### Given instruction
Lift every line from the entries that includes the word "this".
begin Data extract
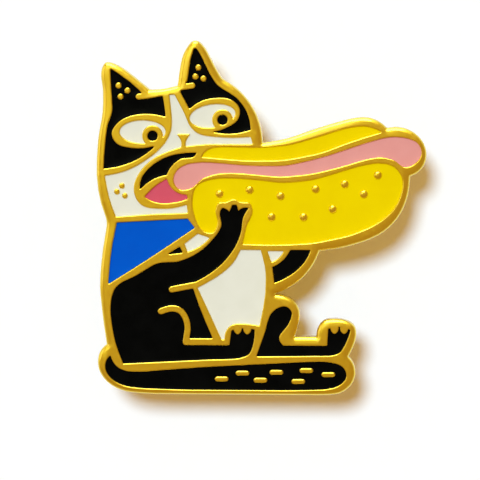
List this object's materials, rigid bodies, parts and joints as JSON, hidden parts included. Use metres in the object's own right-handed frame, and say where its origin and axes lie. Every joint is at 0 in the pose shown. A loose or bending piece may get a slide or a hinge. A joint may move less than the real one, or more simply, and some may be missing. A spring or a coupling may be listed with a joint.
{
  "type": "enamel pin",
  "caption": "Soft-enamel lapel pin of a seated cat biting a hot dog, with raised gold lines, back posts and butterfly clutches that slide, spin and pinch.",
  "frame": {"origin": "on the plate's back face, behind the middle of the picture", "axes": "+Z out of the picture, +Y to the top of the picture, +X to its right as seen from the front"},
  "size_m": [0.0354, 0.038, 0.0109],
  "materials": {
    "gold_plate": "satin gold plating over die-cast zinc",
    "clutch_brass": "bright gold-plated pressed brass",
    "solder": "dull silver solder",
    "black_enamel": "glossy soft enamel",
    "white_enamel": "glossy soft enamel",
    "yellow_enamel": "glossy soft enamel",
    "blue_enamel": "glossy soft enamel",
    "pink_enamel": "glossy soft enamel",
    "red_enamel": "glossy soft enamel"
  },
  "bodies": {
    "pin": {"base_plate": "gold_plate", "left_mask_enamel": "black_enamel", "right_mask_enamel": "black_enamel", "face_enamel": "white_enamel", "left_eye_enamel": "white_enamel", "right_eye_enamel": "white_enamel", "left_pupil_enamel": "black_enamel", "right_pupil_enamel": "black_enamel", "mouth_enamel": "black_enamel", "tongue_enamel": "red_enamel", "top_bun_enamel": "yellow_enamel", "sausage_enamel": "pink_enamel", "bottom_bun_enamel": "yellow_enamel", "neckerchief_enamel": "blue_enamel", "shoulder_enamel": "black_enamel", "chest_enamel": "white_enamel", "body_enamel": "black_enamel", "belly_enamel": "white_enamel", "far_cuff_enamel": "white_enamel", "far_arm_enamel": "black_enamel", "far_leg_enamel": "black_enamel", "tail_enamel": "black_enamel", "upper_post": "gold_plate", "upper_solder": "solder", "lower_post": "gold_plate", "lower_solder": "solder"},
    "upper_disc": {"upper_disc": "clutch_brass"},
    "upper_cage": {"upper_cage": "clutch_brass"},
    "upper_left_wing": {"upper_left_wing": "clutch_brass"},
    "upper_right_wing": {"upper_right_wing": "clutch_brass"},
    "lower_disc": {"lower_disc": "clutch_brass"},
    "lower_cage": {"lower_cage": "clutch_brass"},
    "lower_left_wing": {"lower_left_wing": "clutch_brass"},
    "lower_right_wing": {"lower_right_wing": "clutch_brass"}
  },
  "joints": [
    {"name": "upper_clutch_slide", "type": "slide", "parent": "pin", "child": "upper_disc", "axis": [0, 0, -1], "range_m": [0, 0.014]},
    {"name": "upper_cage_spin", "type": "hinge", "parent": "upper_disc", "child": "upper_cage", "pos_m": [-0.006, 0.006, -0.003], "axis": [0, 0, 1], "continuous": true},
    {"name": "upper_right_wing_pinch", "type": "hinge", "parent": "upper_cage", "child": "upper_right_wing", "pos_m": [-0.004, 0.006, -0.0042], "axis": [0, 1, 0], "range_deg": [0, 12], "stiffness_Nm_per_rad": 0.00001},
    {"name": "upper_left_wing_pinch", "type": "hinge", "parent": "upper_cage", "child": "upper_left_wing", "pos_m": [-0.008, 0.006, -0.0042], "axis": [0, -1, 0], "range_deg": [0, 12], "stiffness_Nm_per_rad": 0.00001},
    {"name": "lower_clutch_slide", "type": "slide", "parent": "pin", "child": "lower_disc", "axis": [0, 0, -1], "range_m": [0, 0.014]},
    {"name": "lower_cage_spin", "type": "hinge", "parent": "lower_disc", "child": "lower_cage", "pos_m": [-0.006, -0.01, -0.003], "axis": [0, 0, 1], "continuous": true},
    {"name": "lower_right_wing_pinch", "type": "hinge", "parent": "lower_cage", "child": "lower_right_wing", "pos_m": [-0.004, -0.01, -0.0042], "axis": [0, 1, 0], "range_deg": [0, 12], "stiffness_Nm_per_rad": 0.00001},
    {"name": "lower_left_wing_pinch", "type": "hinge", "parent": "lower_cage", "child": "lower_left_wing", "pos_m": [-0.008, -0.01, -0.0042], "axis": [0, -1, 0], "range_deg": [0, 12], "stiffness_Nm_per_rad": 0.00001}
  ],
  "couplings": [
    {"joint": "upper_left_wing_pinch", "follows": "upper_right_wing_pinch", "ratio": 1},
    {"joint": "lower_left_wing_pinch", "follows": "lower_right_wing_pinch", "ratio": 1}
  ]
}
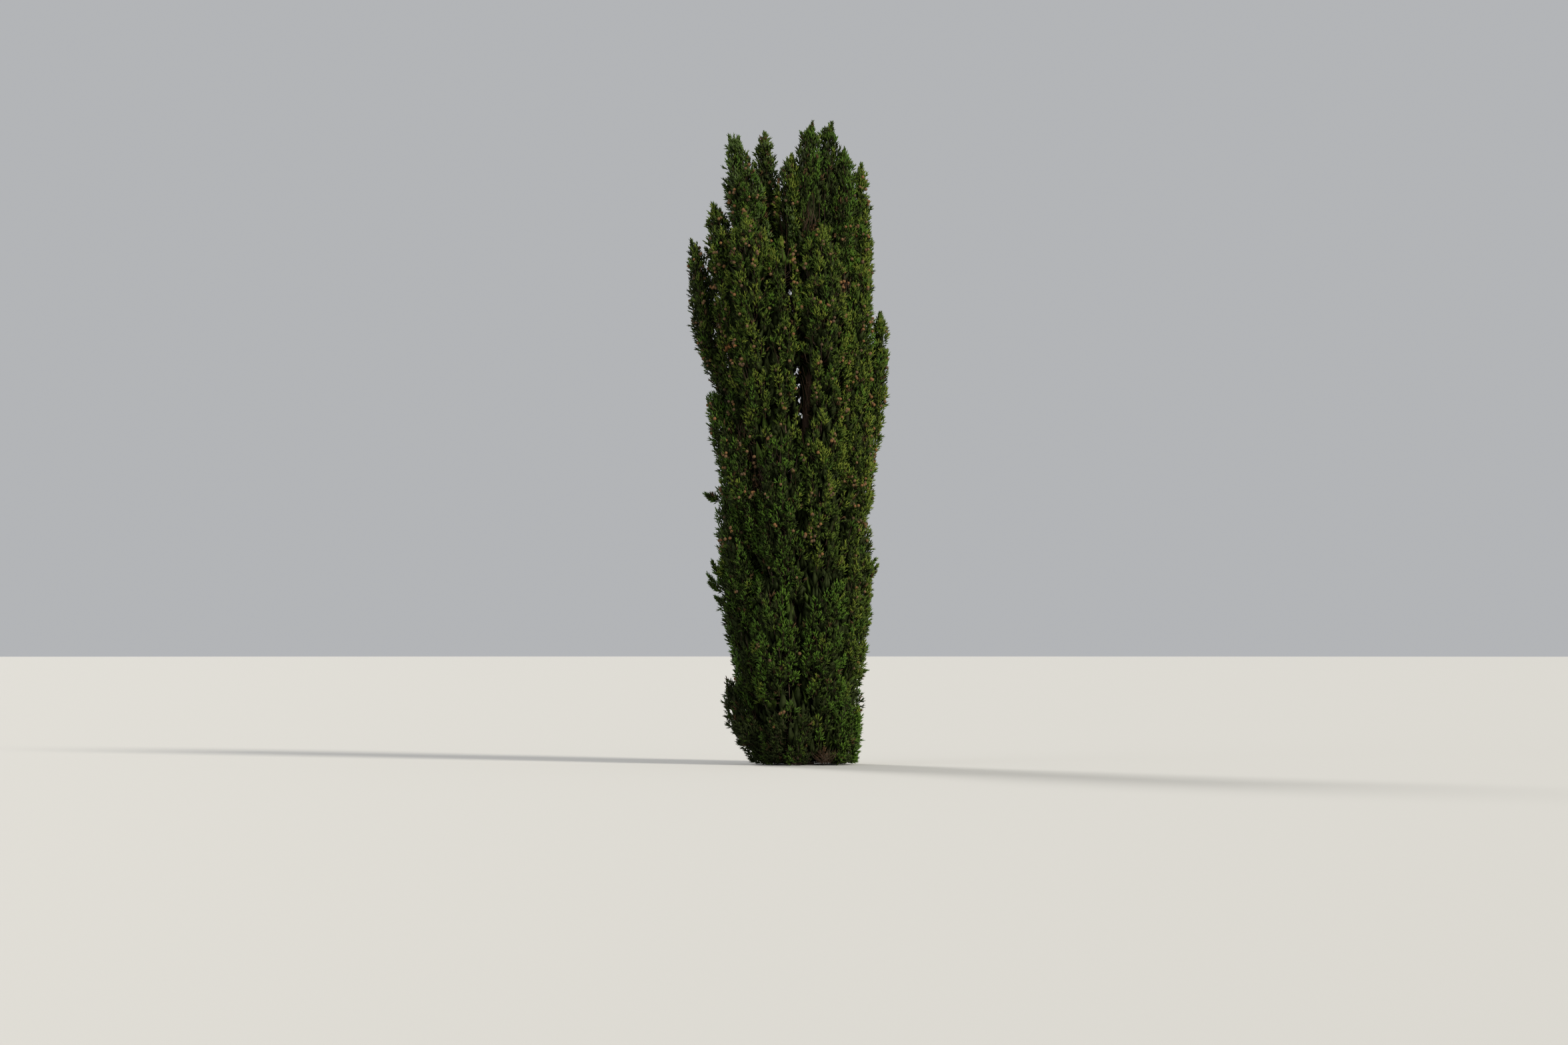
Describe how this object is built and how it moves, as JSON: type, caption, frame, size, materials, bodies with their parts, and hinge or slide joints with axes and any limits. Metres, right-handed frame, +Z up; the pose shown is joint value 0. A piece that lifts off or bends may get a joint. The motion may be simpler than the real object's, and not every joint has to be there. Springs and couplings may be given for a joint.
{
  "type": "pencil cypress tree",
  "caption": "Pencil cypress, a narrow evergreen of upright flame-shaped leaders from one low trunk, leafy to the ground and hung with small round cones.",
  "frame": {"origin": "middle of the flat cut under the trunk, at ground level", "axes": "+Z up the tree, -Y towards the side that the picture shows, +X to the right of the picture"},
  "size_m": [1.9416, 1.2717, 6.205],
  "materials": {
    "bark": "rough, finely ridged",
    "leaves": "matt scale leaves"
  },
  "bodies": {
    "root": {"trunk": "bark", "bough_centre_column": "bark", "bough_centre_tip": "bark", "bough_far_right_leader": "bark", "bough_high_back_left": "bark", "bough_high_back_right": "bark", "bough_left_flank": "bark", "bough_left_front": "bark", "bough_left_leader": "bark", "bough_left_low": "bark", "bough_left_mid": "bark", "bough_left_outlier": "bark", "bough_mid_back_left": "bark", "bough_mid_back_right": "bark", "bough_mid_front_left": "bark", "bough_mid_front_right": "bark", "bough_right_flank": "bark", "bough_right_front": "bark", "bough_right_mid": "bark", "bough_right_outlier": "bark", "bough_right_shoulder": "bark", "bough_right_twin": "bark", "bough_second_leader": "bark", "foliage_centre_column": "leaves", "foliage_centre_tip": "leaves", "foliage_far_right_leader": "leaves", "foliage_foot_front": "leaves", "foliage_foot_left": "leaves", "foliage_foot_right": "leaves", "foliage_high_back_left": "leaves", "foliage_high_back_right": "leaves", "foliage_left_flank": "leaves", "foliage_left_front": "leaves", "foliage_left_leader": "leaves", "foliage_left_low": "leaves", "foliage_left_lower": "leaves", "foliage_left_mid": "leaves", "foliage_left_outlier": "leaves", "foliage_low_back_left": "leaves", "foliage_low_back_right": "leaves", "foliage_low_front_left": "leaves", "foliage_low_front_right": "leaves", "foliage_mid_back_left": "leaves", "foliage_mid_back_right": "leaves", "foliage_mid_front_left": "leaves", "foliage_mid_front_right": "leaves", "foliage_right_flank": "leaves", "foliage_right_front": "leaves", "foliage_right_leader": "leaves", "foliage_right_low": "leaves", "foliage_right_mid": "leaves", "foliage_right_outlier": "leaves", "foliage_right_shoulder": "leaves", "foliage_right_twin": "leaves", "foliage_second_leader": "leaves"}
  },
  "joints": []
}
end Data extract
begin Data extract
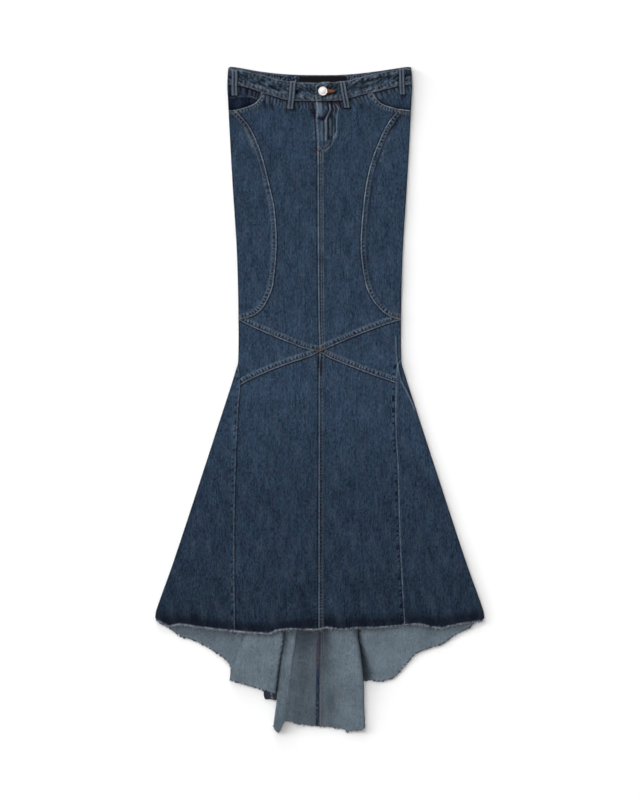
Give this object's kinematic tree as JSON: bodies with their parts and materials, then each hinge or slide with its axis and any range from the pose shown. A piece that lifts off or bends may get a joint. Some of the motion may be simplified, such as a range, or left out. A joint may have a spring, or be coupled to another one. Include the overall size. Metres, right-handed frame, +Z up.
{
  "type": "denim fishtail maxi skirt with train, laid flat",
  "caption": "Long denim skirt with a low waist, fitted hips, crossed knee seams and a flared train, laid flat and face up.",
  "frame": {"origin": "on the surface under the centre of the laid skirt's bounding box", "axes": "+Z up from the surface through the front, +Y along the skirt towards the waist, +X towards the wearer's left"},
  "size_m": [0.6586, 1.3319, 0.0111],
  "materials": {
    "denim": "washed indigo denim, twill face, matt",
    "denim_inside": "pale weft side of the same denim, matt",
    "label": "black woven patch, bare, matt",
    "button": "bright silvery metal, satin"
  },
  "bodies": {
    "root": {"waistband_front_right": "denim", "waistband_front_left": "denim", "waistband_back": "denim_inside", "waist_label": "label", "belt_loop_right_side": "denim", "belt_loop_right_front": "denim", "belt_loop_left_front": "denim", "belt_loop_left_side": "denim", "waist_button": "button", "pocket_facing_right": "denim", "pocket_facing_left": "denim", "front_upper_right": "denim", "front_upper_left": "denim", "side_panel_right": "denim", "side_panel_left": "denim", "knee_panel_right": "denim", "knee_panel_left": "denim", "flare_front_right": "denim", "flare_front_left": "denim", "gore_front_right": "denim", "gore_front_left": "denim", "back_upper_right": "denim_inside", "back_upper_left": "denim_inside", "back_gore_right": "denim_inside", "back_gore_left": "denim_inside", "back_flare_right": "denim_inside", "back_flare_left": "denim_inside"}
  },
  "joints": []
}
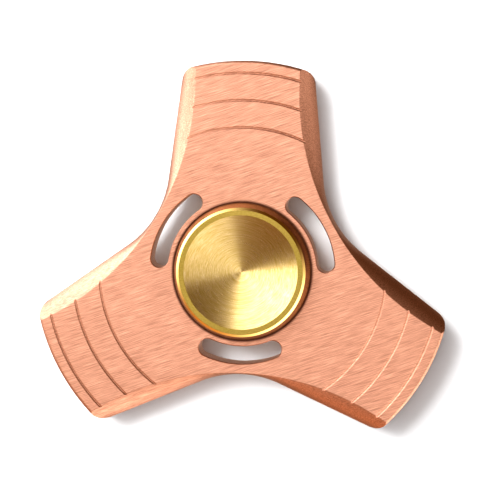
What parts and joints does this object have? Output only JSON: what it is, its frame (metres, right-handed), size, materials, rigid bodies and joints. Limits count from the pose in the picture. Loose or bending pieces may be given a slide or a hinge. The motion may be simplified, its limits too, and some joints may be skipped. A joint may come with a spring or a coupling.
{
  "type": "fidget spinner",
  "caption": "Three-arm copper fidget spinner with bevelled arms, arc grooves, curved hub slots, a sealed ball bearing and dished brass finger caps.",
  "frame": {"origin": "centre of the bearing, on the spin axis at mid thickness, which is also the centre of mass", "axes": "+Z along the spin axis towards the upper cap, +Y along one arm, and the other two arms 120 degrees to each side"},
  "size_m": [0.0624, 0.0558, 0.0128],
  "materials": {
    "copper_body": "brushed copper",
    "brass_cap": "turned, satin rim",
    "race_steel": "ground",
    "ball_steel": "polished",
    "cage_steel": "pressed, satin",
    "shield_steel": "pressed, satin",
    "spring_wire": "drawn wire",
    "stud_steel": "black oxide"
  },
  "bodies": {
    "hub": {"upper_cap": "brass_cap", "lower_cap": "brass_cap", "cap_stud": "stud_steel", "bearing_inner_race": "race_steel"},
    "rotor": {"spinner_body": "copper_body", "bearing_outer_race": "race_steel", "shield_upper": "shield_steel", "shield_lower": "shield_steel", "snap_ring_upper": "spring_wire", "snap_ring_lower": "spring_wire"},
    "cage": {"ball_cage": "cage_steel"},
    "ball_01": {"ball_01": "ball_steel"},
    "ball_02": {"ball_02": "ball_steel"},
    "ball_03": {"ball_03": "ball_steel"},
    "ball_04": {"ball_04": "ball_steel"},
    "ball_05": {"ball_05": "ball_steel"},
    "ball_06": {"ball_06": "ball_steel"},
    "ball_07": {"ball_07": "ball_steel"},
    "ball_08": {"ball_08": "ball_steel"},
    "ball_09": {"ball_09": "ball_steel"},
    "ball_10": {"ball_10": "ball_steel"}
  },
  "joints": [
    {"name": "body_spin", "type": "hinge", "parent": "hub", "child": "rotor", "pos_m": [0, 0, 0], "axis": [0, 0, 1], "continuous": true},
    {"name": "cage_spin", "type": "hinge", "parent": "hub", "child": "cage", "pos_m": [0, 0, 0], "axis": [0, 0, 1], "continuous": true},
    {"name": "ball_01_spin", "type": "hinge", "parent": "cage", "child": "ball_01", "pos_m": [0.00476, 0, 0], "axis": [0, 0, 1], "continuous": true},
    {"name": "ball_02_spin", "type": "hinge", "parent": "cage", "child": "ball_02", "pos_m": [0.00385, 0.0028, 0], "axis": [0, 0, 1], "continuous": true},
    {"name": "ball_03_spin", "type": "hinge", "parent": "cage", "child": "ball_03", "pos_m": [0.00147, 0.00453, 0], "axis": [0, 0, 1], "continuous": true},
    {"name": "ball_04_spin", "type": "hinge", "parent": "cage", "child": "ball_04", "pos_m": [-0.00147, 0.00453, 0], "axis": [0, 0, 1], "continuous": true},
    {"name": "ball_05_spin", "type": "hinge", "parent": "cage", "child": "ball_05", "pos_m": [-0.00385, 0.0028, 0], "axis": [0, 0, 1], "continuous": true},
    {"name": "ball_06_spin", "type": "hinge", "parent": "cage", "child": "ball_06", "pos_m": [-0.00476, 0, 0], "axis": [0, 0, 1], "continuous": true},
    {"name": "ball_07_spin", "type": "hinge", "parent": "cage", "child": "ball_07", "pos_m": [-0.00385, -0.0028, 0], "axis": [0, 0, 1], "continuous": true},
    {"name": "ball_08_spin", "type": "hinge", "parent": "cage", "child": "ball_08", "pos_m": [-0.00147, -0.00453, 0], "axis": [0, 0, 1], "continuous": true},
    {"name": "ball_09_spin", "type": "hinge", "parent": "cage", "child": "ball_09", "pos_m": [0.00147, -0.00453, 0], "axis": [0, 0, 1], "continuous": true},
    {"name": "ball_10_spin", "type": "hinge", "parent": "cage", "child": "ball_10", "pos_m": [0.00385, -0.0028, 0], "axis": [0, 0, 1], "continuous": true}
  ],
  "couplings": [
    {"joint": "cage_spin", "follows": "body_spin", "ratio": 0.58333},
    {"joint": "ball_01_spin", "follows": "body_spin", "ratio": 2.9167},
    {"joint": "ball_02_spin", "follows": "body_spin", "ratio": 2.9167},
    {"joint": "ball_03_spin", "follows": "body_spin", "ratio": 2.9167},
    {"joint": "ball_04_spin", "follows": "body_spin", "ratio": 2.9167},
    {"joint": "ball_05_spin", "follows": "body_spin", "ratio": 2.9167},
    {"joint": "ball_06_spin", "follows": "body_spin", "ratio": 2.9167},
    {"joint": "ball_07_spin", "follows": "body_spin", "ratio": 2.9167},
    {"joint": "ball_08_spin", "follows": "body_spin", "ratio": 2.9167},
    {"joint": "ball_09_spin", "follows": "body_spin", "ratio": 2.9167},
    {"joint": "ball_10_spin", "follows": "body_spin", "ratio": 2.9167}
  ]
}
end Data extract
### Reply
List this object's materials, rigid bodies, parts and joints as JSON, hidden parts included. Use metres in the object's own right-handed frame, and say where its origin and axes lie. Every joint is at 0 in the pose shown. A loose or bending piece may get a slide or a hinge. A joint may move less than the real one, or more simply, and some may be missing. A spring or a coupling may be listed with a joint.
Describe how this object is built and how it moves, as JSON: type, caption, frame, size, materials, bodies with their parts, and hinge or slide joints with axes and any limits. Metres, right-handed frame, +Z up; the pose shown is joint value 0. A piece that lifts off or bends may get a joint. The motion may be simpler than the real object's, and not every joint has to be there. Springs and couplings may be given for a joint.
Give this object's kinematic tree as JSON: bodies with their parts and materials, then each hinge or slide with its axis and any range from the pose shown. A piece that lifts off or bends may get a joint. Some of the motion may be simplified, such as a range, or left out. A joint may have a spring, or be coupled to another one. Include the overall size. Metres, right-handed frame, +Z up.
What parts and joints does this object have? Output only JSON: what it is, its frame (metres, right-handed), size, materials, rigid bodies and joints. Limits count from the pose in the picture. Loose or bending pieces may be given a slide or a hinge. The motion may be simplified, its limits too, and some joints may be skipped. A joint may come with a spring or a coupling.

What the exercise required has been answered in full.